*GIVEN PROBLEM*
Write out the complete material exactly as it stands.

■ ■ ■ ■ ■ ■ ■

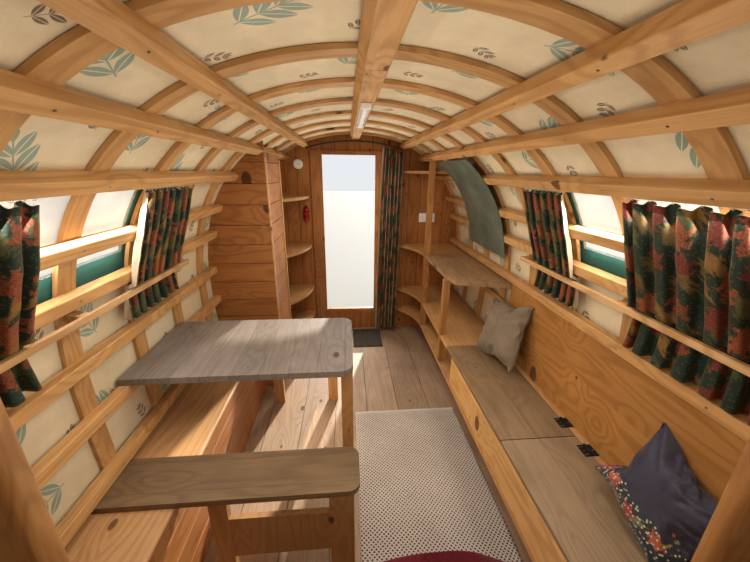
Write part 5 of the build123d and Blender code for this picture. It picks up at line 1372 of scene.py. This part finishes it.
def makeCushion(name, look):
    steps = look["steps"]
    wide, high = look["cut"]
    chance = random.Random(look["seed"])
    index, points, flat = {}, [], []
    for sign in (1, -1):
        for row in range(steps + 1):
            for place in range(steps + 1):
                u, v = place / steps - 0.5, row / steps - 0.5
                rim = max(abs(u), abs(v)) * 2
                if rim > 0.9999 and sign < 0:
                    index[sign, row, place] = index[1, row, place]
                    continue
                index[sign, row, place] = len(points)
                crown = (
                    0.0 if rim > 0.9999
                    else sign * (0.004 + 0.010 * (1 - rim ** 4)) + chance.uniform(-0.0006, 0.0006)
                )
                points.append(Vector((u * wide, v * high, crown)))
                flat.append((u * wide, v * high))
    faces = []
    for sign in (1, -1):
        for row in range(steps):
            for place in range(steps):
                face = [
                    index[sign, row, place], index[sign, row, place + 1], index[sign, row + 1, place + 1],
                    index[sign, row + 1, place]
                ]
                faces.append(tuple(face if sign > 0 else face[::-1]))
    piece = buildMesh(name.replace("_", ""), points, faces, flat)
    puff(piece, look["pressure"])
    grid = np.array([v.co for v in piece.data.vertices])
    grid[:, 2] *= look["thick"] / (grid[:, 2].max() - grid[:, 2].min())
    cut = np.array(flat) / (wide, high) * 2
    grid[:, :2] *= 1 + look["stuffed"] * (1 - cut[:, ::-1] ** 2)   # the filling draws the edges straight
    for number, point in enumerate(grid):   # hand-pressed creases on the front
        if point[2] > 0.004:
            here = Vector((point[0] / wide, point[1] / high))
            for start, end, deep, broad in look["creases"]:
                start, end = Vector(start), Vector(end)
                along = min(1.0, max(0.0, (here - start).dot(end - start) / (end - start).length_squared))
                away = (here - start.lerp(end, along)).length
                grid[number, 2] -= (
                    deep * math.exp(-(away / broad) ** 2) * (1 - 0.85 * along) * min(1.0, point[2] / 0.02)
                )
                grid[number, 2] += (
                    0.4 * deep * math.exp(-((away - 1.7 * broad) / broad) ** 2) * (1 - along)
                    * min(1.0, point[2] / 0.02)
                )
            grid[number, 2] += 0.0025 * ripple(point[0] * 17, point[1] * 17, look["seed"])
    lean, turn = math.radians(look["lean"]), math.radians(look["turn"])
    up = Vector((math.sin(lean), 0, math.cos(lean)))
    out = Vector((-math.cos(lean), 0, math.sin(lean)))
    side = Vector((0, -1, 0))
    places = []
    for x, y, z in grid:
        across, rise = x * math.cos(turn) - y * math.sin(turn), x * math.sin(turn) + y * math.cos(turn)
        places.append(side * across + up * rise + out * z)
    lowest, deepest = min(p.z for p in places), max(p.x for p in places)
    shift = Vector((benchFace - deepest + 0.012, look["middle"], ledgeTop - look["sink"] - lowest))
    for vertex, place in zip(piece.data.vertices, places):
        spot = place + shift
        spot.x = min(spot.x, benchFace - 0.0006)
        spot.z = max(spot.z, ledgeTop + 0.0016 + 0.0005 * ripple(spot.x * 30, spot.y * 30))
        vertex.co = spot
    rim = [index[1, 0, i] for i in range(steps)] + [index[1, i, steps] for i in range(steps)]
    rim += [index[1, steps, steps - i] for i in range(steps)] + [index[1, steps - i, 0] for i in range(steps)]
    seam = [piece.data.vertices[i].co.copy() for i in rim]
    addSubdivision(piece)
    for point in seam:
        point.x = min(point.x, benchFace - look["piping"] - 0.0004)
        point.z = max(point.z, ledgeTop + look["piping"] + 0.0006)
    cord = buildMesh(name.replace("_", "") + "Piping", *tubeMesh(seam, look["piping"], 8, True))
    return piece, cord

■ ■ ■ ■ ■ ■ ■

*RESPONSE FOR THIS EXERCISE*
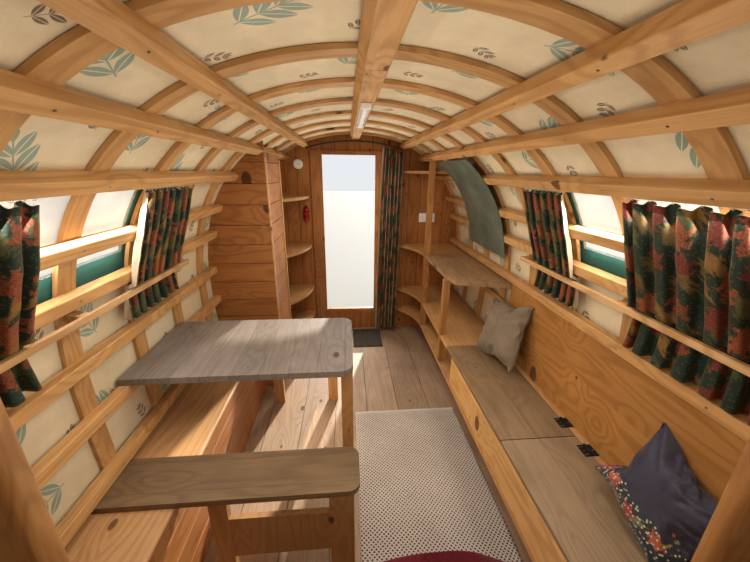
Write part 5 of the build123d and Blender code for this picture. It picks up at line 1372 of scene.py. This part finishes it.
def makeCushion(name, look):
    steps = look["steps"]
    wide, high = look["cut"]
    chance = random.Random(look["seed"])
    index, points, flat = {}, [], []
    for sign in (1, -1):
        for row in range(steps + 1):
            for place in range(steps + 1):
                u, v = place / steps - 0.5, row / steps - 0.5
                rim = max(abs(u), abs(v)) * 2
                if rim > 0.9999 and sign < 0:
                    index[sign, row, place] = index[1, row, place]
                    continue
                index[sign, row, place] = len(points)
                crown = (
                    0.0 if rim > 0.9999
                    else sign * (0.004 + 0.010 * (1 - rim ** 4)) + chance.uniform(-0.0006, 0.0006)
                )
                points.append(Vector((u * wide, v * high, crown)))
                flat.append((u * wide, v * high))
    faces = []
    for sign in (1, -1):
        for row in range(steps):
            for place in range(steps):
                face = [
                    index[sign, row, place], index[sign, row, place + 1], index[sign, row + 1, place + 1],
                    index[sign, row + 1, place]
                ]
                faces.append(tuple(face if sign > 0 else face[::-1]))
    piece = buildMesh(name.replace("_", ""), points, faces, flat)
    puff(piece, look["pressure"])
    grid = np.array([v.co for v in piece.data.vertices])
    grid[:, 2] *= look["thick"] / (grid[:, 2].max() - grid[:, 2].min())
    cut = np.array(flat) / (wide, high) * 2
    grid[:, :2] *= 1 + look["stuffed"] * (1 - cut[:, ::-1] ** 2)   # the filling draws the edges straight
    for number, point in enumerate(grid):   # hand-pressed creases on the front
        if point[2] > 0.004:
            here = Vector((point[0] / wide, point[1] / high))
            for start, end, deep, broad in look["creases"]:
                start, end = Vector(start), Vector(end)
                along = min(1.0, max(0.0, (here - start).dot(end - start) / (end - start).length_squared))
                away = (here - start.lerp(end, along)).length
                grid[number, 2] -= (
                    deep * math.exp(-(away / broad) ** 2) * (1 - 0.85 * along) * min(1.0, point[2] / 0.02)
                )
                grid[number, 2] += (
                    0.4 * deep * math.exp(-((away - 1.7 * broad) / broad) ** 2) * (1 - along)
                    * min(1.0, point[2] / 0.02)
                )
            grid[number, 2] += 0.0025 * ripple(point[0] * 17, point[1] * 17, look["seed"])
    lean, turn = math.radians(look["lean"]), math.radians(look["turn"])
    up = Vector((math.sin(lean), 0, math.cos(lean)))
    out = Vector((-math.cos(lean), 0, math.sin(lean)))
    side = Vector((0, -1, 0))
    places = []
    for x, y, z in grid:
        across, rise = x * math.cos(turn) - y * math.sin(turn), x * math.sin(turn) + y * math.cos(turn)
        places.append(side * across + up * rise + out * z)
    lowest, deepest = min(p.z for p in places), max(p.x for p in places)
    shift = Vector((benchFace - deepest + 0.012, look["middle"], ledgeTop - look["sink"] - lowest))
    for vertex, place in zip(piece.data.vertices, places):
        spot = place + shift
        spot.x = min(spot.x, benchFace - 0.0006)
        spot.z = max(spot.z, ledgeTop + 0.0016 + 0.0005 * ripple(spot.x * 30, spot.y * 30))
        vertex.co = spot
    rim = [index[1, 0, i] for i in range(steps)] + [index[1, i, steps] for i in range(steps)]
    rim += [index[1, steps, steps - i] for i in range(steps)] + [index[1, steps - i, 0] for i in range(steps)]
    seam = [piece.data.vertices[i].co.copy() for i in rim]
    addSubdivision(piece)
    for point in seam:
        point.x = min(point.x, benchFace - look["piping"] - 0.0004)
        point.z = max(point.z, ledgeTop + look["piping"] + 0.0006)
    cord = buildMesh(name.replace("_", "") + "Piping", *tubeMesh(seam, look["piping"], 8, True))
    return piece, cord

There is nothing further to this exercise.